-- BEGIN Exercise material --

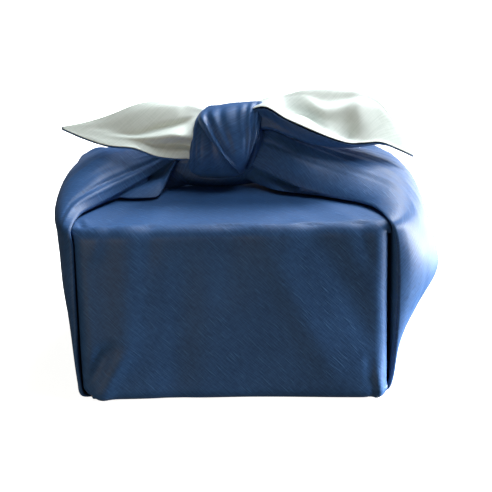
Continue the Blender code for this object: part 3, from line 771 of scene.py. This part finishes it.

-- END Exercise material --
-- BEGIN Exercise material --

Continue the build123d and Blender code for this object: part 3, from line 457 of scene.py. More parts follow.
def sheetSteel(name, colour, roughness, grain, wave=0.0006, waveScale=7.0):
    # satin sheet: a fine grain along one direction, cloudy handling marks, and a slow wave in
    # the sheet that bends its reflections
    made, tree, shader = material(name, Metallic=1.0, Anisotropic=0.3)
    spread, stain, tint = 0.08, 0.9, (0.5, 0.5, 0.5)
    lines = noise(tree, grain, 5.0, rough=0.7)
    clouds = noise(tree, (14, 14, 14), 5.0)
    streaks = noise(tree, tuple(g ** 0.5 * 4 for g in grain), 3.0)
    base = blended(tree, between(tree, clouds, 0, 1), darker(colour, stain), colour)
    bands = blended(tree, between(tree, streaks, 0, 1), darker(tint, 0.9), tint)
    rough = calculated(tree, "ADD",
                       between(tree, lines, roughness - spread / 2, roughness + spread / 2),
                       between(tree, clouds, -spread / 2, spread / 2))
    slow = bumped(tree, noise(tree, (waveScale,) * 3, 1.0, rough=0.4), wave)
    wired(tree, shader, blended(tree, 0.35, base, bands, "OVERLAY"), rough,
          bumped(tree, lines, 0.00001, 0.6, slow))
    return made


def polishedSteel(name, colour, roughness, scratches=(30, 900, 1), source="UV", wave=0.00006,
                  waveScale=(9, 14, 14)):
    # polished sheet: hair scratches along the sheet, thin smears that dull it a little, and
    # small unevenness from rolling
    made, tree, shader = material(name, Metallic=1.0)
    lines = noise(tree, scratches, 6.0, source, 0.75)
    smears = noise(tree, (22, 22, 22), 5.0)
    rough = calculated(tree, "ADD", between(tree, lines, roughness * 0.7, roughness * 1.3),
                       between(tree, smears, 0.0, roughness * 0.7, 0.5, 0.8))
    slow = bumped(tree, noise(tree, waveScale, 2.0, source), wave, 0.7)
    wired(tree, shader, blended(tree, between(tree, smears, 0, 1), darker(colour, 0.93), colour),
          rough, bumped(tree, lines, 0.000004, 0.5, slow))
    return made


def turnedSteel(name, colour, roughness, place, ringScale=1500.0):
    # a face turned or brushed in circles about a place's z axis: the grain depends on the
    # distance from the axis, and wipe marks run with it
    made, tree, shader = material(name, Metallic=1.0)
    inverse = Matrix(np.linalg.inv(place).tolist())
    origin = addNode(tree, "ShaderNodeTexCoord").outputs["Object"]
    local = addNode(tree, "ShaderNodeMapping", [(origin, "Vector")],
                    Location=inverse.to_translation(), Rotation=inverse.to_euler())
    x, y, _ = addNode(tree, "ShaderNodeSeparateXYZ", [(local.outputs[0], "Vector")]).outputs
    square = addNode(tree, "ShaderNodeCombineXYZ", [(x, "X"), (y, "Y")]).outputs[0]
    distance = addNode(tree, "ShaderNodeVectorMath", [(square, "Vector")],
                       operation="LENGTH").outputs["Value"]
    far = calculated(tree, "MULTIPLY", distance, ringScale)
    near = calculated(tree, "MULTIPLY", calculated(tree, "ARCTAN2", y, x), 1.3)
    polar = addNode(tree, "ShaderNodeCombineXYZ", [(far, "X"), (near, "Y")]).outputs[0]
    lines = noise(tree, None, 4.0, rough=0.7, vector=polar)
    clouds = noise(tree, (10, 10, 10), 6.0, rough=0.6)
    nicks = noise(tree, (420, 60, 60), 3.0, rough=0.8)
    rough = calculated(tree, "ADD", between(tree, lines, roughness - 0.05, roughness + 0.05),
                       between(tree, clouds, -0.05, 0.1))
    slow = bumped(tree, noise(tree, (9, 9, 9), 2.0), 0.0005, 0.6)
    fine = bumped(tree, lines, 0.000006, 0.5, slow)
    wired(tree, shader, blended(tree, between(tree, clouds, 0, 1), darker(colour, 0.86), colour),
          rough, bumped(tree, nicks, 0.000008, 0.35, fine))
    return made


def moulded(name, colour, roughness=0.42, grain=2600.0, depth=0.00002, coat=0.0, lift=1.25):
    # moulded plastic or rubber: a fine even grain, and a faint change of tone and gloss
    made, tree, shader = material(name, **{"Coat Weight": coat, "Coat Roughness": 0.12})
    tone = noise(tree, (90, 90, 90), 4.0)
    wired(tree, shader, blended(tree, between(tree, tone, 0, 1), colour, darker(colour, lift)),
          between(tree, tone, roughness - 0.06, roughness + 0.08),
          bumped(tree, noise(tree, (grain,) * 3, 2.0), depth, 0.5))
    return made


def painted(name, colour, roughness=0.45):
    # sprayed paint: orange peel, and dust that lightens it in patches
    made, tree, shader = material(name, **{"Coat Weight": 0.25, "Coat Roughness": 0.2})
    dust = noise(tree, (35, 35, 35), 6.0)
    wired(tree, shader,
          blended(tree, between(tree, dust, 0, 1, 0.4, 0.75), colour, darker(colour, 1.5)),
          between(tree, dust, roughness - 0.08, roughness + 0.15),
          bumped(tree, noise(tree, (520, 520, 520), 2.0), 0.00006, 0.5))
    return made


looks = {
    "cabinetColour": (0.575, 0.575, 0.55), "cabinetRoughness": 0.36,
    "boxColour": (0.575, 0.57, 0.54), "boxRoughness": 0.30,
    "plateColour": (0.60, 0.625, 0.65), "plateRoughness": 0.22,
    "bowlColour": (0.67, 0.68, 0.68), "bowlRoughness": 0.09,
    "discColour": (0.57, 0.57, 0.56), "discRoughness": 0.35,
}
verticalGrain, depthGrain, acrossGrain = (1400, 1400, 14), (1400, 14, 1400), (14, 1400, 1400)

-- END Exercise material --

## [Task to carry out]
Copy every line of the records above that contains "Blender".

## [Final result]
Continue the Blender code for this object: part 3, from line 771 of scene.py. This part finishes it.
Continue the build123d and Blender code for this object: part 3, from line 457 of scene.py. More parts follow.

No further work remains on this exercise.